You have Version 1.0 live. It is great and you love it! Everyone is using it and telling all their friends about it.

curl http://yourservice.com/api/v1.0/route \
  -X POST --data "<data />" \
  -H "Content-Type: text/xml"

Time goes on and all is well. Out of the blue you have an epiphany. A change to the API which is soooo much better than Version 1.0. JSON instead of XML. You could replace the old API in place, but it would be a breaking change which would hurt all those users of your API.
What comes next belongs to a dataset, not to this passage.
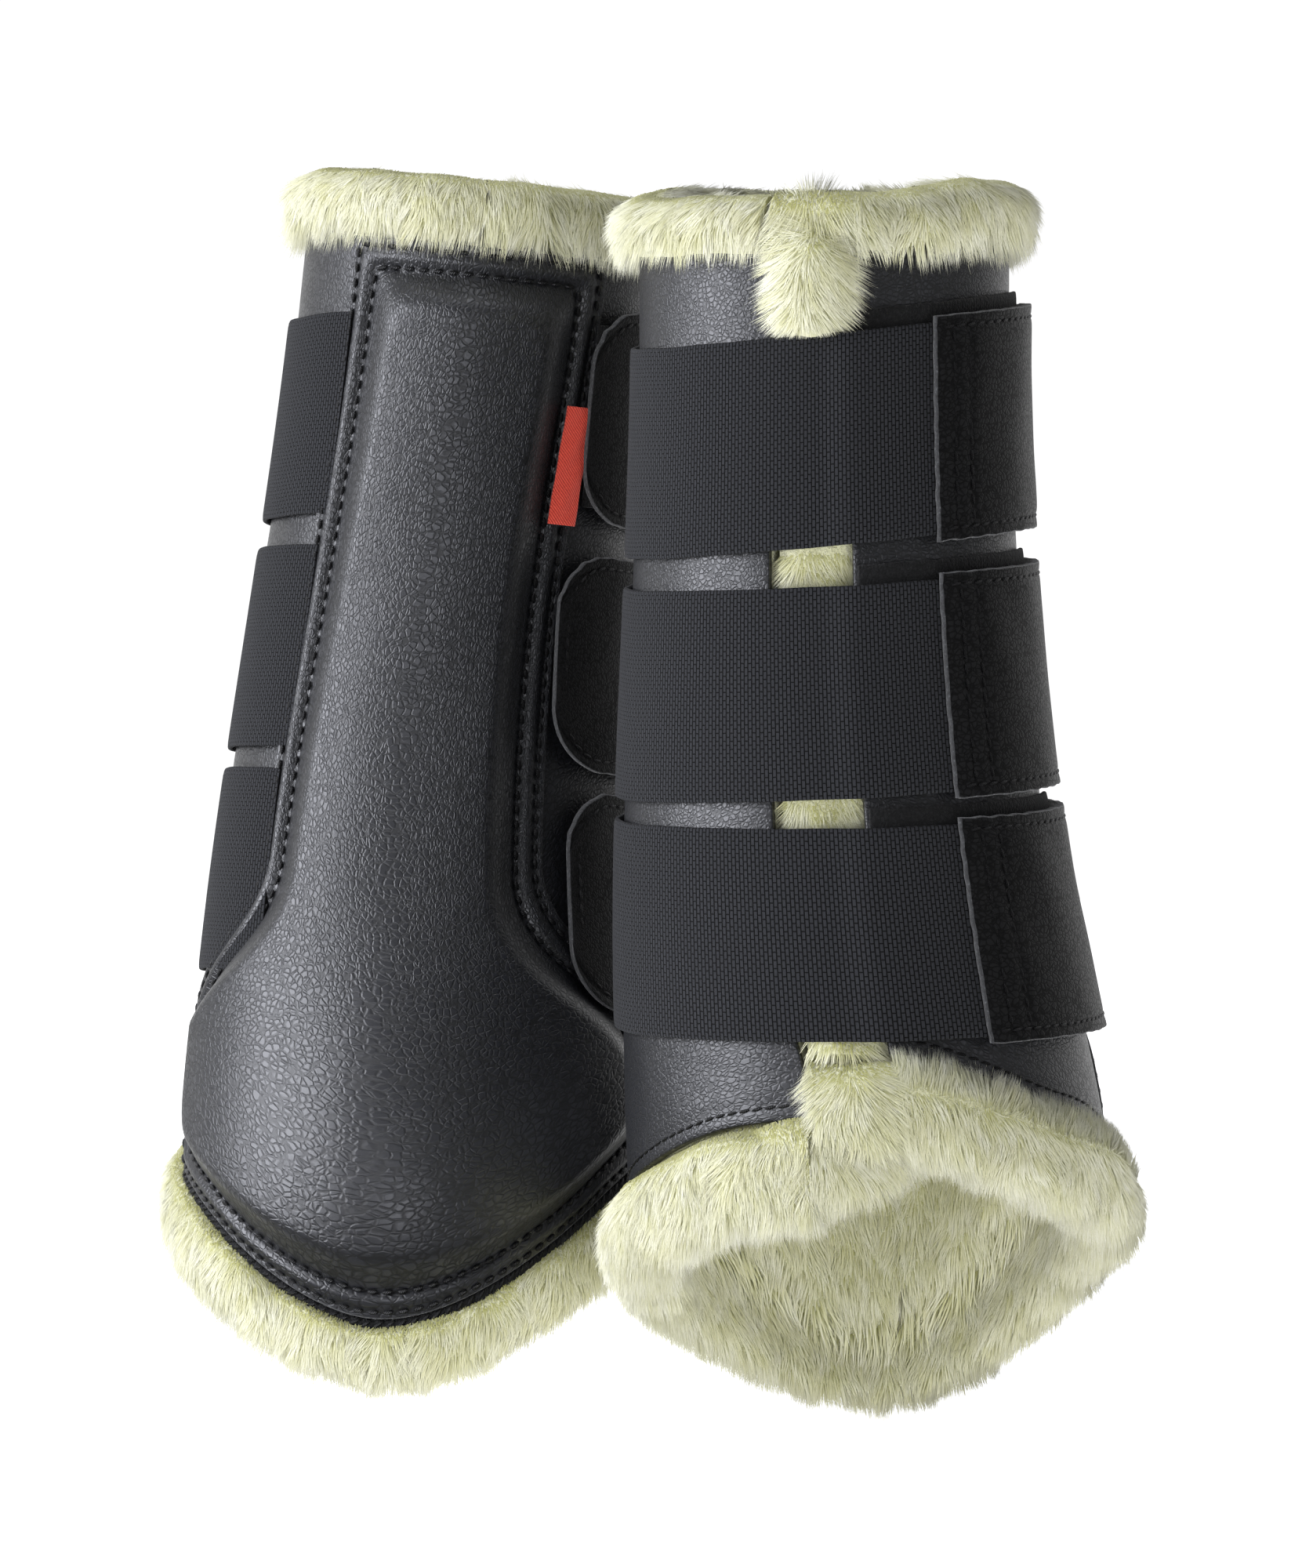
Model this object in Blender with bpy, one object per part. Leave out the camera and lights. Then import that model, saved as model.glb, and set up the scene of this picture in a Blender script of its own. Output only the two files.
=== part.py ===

curl http://yourservice.com/api/v2.0/route \
  -X POST --data "{ 'data': 'booya' }" \
  -H "Content-Type: application/json"

This will be okay. Take a deep breath. Begin your changes in this order:

  1. Update the service to support both Version 1.0 and 2.0
  2. Update all the clients to use Version 2.0
  3. Remove support for Version 1.0
The sequence of updates below

The key to this is step 1. By having both versions live at the same time users can switch to Version B at their leisure. This is key. They are not forced to immediately update all their clients to take the new version. Although Version 2.0 breaks Version 1.0, temporarily supporting both makes the change safe for all the clients.

Steps 2 and 3 can happen as quickly or slowly as you would like. I like to accelerate the process to reduce the number of supported versions in the wild. We have also left older versions alive for extended periods provided the cost of supporting them was very low.

So there you have it, a nice simple order to make breaking changes to your API without breaking your API.